*Problem requirements*: Below this line is the material. Write out only its lines from the one containing "listed in model.json." through the one containing "import Module from 'manifold-3d';", both kept, exactly.

#### Material to process ####

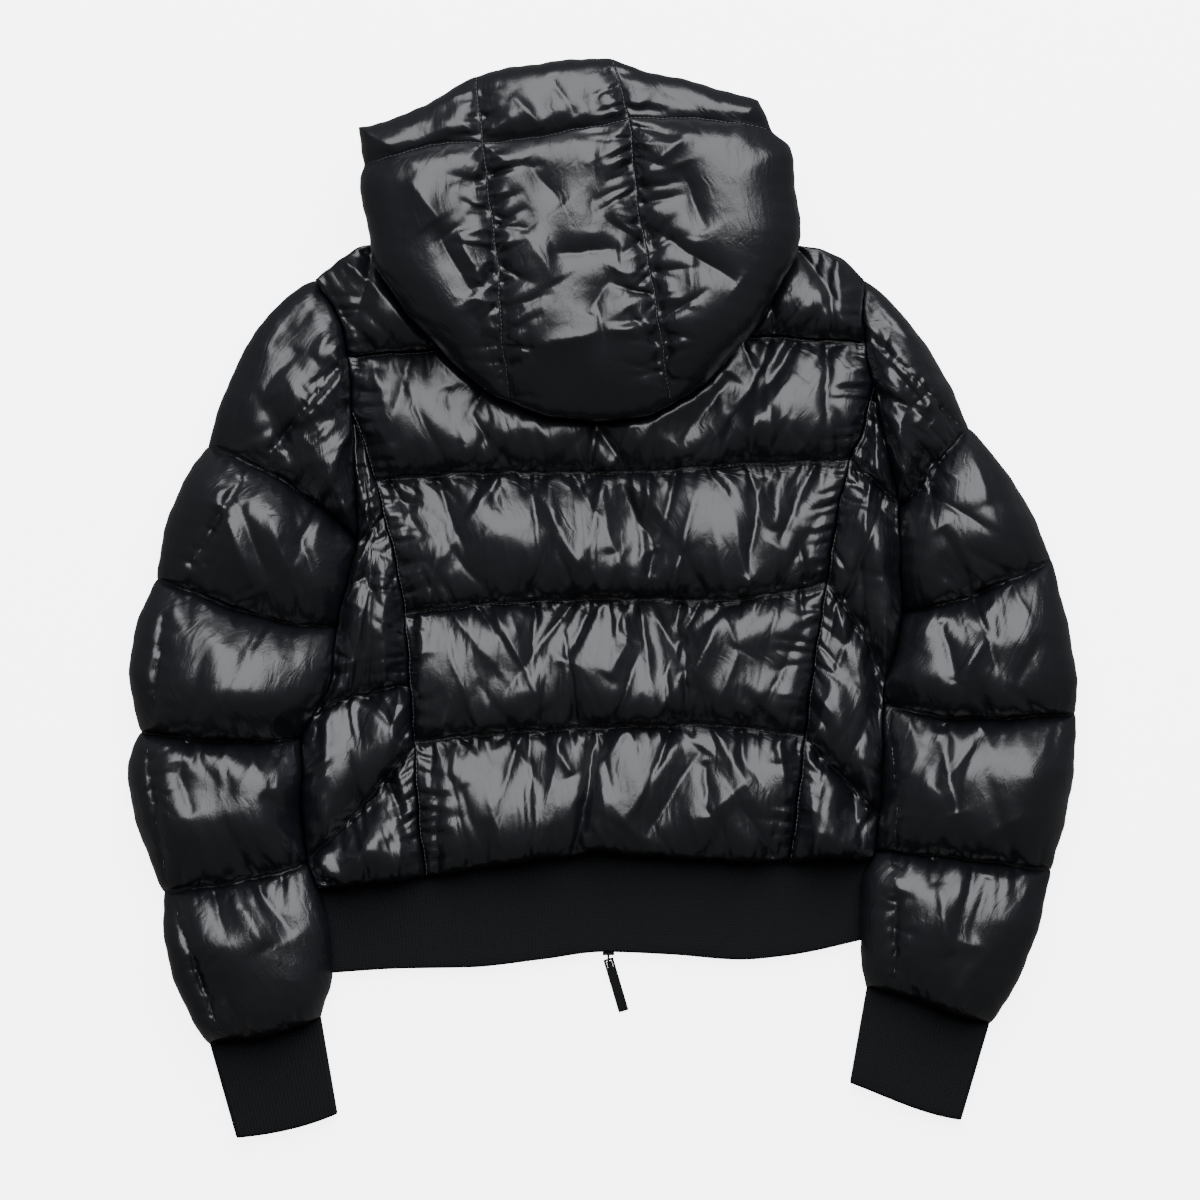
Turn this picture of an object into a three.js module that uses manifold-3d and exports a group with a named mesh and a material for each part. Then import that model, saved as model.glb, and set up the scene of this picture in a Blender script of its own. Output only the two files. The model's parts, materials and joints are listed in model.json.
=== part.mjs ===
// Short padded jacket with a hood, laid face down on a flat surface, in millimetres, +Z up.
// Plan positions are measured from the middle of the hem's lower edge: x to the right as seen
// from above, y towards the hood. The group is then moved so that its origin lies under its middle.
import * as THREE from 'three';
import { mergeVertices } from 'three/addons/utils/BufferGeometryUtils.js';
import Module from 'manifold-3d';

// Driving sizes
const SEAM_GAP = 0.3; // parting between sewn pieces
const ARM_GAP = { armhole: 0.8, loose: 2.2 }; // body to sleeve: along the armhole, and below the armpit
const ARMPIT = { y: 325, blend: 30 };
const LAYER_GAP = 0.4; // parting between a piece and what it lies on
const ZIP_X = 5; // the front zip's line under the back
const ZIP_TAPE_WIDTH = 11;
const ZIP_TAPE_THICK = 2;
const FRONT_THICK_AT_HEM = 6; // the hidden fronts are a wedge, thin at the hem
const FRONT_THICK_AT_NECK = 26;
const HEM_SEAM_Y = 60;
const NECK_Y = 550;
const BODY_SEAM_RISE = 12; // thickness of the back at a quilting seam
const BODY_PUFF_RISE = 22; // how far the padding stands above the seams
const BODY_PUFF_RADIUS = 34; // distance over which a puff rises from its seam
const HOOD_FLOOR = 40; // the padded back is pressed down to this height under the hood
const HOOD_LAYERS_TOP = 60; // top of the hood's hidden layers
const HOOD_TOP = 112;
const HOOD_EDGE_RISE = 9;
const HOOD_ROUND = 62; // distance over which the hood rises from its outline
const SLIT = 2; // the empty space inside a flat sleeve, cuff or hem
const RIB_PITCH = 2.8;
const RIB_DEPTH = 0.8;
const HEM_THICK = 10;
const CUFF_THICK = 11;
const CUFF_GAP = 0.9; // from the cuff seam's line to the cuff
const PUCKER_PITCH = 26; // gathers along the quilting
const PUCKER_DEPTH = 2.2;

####
#### Material to process ####

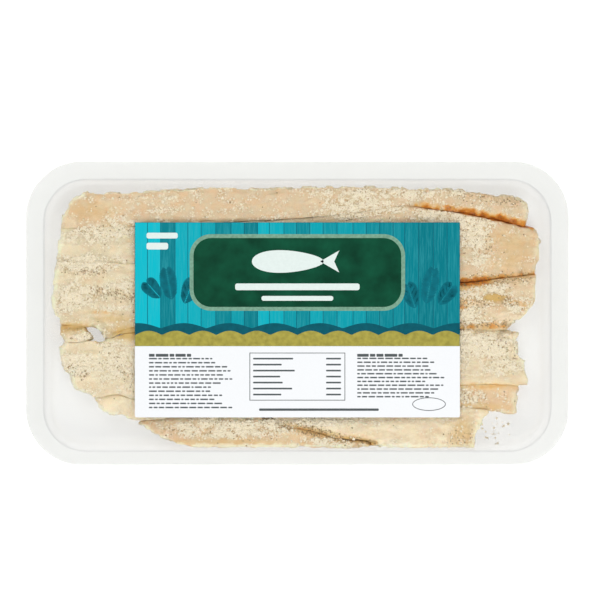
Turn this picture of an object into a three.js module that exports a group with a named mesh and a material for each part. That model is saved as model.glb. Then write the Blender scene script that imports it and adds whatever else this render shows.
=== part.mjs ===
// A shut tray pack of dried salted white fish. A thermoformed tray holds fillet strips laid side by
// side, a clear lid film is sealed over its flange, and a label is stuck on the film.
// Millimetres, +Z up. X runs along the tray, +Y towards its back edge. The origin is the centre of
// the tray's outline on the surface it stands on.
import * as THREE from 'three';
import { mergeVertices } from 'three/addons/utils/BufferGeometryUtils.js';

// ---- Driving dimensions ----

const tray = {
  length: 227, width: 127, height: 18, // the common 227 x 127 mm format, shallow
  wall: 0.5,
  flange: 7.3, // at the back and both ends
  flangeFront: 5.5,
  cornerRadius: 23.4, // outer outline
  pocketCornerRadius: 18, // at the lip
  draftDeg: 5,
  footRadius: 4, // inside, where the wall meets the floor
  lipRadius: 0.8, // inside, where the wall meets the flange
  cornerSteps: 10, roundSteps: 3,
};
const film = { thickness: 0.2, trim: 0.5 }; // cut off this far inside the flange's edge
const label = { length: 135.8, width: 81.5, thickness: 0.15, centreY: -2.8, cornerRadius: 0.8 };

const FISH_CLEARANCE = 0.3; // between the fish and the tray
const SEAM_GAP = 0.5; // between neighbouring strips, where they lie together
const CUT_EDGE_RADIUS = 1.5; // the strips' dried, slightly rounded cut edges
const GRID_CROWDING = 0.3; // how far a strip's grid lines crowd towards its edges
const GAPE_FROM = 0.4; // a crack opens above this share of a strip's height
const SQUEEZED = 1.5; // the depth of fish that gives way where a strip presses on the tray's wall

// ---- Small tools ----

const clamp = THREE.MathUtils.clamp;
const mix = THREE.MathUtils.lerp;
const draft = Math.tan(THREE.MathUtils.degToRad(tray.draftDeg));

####

*Worked solution*:
Turn this picture of an object into a three.js module that uses manifold-3d and exports a group with a named mesh and a material for each part. Then import that model, saved as model.glb, and set up the scene of this picture in a Blender script of its own. Output only the two files. The model's parts, materials and joints are listed in model.json.
=== part.mjs ===
// Short padded jacket with a hood, laid face down on a flat surface, in millimetres, +Z up.
// Plan positions are measured from the middle of the hem's lower edge: x to the right as seen
// from above, y towards the hood. The group is then moved so that its origin lies under its middle.
import * as THREE from 'three';
import { mergeVertices } from 'three/addons/utils/BufferGeometryUtils.js';
import Module from 'manifold-3d';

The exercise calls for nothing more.